Monday, October 1, 2012

Changes Ahead

After a little over two years, today I stepped down as the editor and main writer at the Tufts Museum Studies Blog.

I founded the blog in the fall of 2010 after pitching some ideas to Cynthia Robinson, director of the Tufts Museum Studies program, about digital collaboration and community. How to provide a consistent touchstone for a program that encompassed so much diversity in its student population? The idea of a blog filled some of Cynthia's hopes for communications tools, including a page to post up-to-the-minute job announcements, and so it was created. I'm grateful to Cynthia for her trust and her advice over the years in working with the blog.
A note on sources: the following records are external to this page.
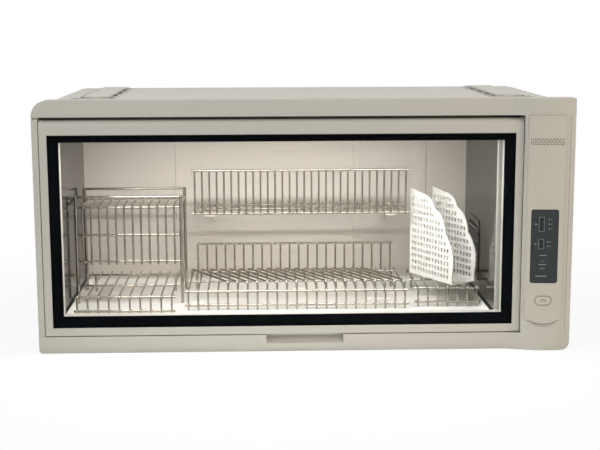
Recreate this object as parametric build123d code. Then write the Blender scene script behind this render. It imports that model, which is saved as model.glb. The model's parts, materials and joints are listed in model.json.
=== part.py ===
from build123d import *
import os
from math import atan, cos, hypot, pi, radians, sin

# Dish sterilizer cabinet. Millimetres, +Z up, front towards -Y.
# Origin: bottom centre of the whole cabinet's box.

# ---- driving sizes: outside -------------------------------------------------
cabinet_width = 790.0
cabinet_height = 375.0          # to the flat top, without the vent caps
body_depth = 320.0              # door face to back panel
column_bulge = 13.5             # how far the control column swells forward
fascia_proud = 2.2              # control fascia stands off the column
rail_height = 25.0              # fixed rail under the door
bezel_height = 24.5             # fixed bar over the door
left_trim_width = 9.5
seam_depth = 4.0                # dark seam under the bezel, across the left trim
column_width = 73.0
shoulder_radius = 38.0          # rounded long edges of the casing
casing_inset = 3.0              # casing side behind the frame's side
casing_sheet = 1.0
moulding_wall = 2.5
left_corner_radius = 6.0        # lower outer corners of the front frame
right_corner_radius = 12.0
edge_round = 1.8                # small rounding of visible plastic edges

# ---- driving sizes: bulge in plan -------------------------------------------
bulge_start_in = 103.0          # flat front ends here, from the right side
bulge_peak_in = 32.0
bulge_hollow_radius = 70.0      # hollow arc where the swelling starts

# ---- driving sizes: door ----------------------------------------------------
door_thickness = 22.0
door_gap = 1.0                  # to rail, trim and column
door_top_gap = 3.0              # to the bezel
door_side_strip = 11.0
door_top_strip = 23.0
door_bottom_strip = 12.0
mask_side = 16.0
mask_top = 11.0
mask_bottom = 17.0
mask_thickness = 0.3
glass_thickness = 4.0
glass_inset = 2.0               # frame lip in front of the glass
glass_overlap = 5.0             # glass behind the lip
fit_clearance = 0.2
seal_thickness = 3.7
seal_width = 9.0
seal_gap = 0.3
seal_setback = 1.0              # seal's inner edge to the mouth
pin_radius = 3.0
pin_running = 0.05              # radial clearance of running pins
pin_in_door = 20.0
pin_in_frame = 9.0
cartridge_radius = 6.0
magnet_width = 30.0
magnet_height = 4.5
magnet_depth = 5.0
magnet_inset = 75.0             # from the door's side to the magnet's middle
magnet_clearance = 0.1

# ---- driving sizes: finger recess in the rail ---------------------------------
recess_width = 115.0
recess_height = 13.0
recess_depth = 12.0

# ---- driving sizes: cavity ----------------------------------------------------
cavity_left_space = 31.0        # cabinet side to cavity side
compartment_width = 107.4       # machine space behind the column
cavity_floor = 39.8
ceiling_space = 41.0            # cabinet top to the cavity's ceiling
sill_height = 42.0              # lower edge of the cavity's mouth
rear_space = 13.5               # liner to the back panel's outside
liner_sheet = 0.8

# ---- driving sizes: controls --------------------------------------------------
fascia_left_in = 68.0           # from the cabinet's right side
fascia_right_in = 15.0
fascia_lip_sag = 7.5            # bow of the fascia's lower edge
fascia_bottom = 49.0
groove_offset = 6.5             # fine groove outside the fascia
groove_width = 1.0
groove_depth = 0.6
display_width = 40.0
display_height = 110.0
display_top = 213.0
controls_in = 42.5              # middle of the controls, from the right side
display_corner = 3.6
window_thickness = 2.5
button_length = 22.6
button_height = 12.4
button_z = 76.5
button_travel = 1.2
button_clearance = 0.4
button_proud = 0.4
perforation_drop = 34.0         # below the bezel
perforation_pitch = 2.6
perforation_radius = 0.6
perforation_rows = 4
perforation_columns = 19
led_radius = 1.3
led_offset = 5.3                # left of the window's middle
led_upper_drop = 15.0           # first lamp of each group, below the window's top
led_lower_drop = 48.0
led_pitch = 6.7
board_width = 40.0
board_thickness = 1.6
board_setback = 10.0            # board face behind the column's peak surface

# ---- driving sizes: vents on top ----------------------------------------------
vent_centre_in = 90.0           # from the cabinet's sides
vent_width = 56.0
vent_length = 262.0
vent_setback = 32.0             # behind the door face
vent_slot = 6.5
vent_rim = 2.5
vent_rim_height = 1.2
vent_cap_height = 3.8
vent_bridges = 4

# ---- driving sizes: racks -----------------------------------------------------
wire_radius = 1.5
rail_radius = 2.1
wire_inset = 6.0                # end wires to the rail ends
rail_inset = 9.0                # cross rails to the deck's ends
fence_height = 43.0             # rear fence of the plate rack above the deck
deck_rise = 31.0                # tray floor to the centre of the deck wires
tray_height = 9.5
tray_sheet = 1.0
tray_front_setback = 34.0
tray_margin = 3.0
stand_gap = 0.3
cup_rack_setback = 60.0
cup_rack_clearance = 2.2        # to the tier's posts
cup_rack_depth = 190.0
cup_wire_count = 10
plate_rack_setback = 94.0
plate_rack_clearance = 4.0      # to the tier's posts
plate_rack_depth = 170.0
plate_wire_count = 23
loop_height = 13.0              # divider loops above the deck
loop_depth = 104.0              # front foot to rear foot
loop_wire_count = 4             # deck wires from one foot to the other
loop_front_gap = 6.0
loop_bend = 5.0
utensil_rack_setback = 106.0
utensil_rack_width = 105.6
utensil_rack_gap = 10.0         # to the plate rack
utensil_wall_gap = 5.6
utensil_rack_depth = 150.0
utensil_wire_count = 7
tier_width = 165.8              # between the posts' middles
tier_tray_gap = 0.6             # posts to the tray's wall
tier_depth = 130.0
tier_setback = 136.0
tier_post_inset = 14.0
tier_rail = 214.5
tier_deck = 199.5
tier_tie = 151.8
tier_skirt = 105.0
tier_wire_count = 12
post_radius = 2.6
upper_left_in = 7.4             # plate rack's end to the upper rack's
upper_right_out = 11.0
upper_depth = 110.0
upper_deck = 181.0
upper_rail = 246.0
upper_tine_count = 30
upper_rear_gap = 6.0            # rack to the liner's back wall
bracket_reach = 60.0            # gusset along the bracket's arm

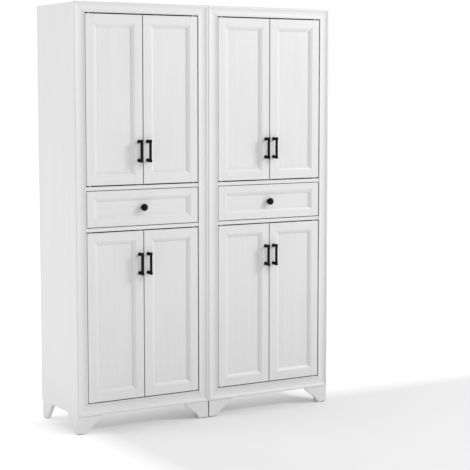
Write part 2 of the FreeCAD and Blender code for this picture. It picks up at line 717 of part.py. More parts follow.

I'd been blogging on and off personally for a long time, but this was a new adventure, and an incredible learning process for me. Some of the things I tried didn't work; some worked very well. After graduating from the program, it was clear to me that I needed a good succession plan, and I'm happy to say that my friend and former colleague Phillippa Pitts, a current student in Art History & Museum Studies at Tufts, is taking over the blog. She's going to do an amazing job with it.

I'll be contributing occasional posts, which I'll cross-link here, and I have my eye on a few museum projects that I have carefully left on the back burner until now. Onward!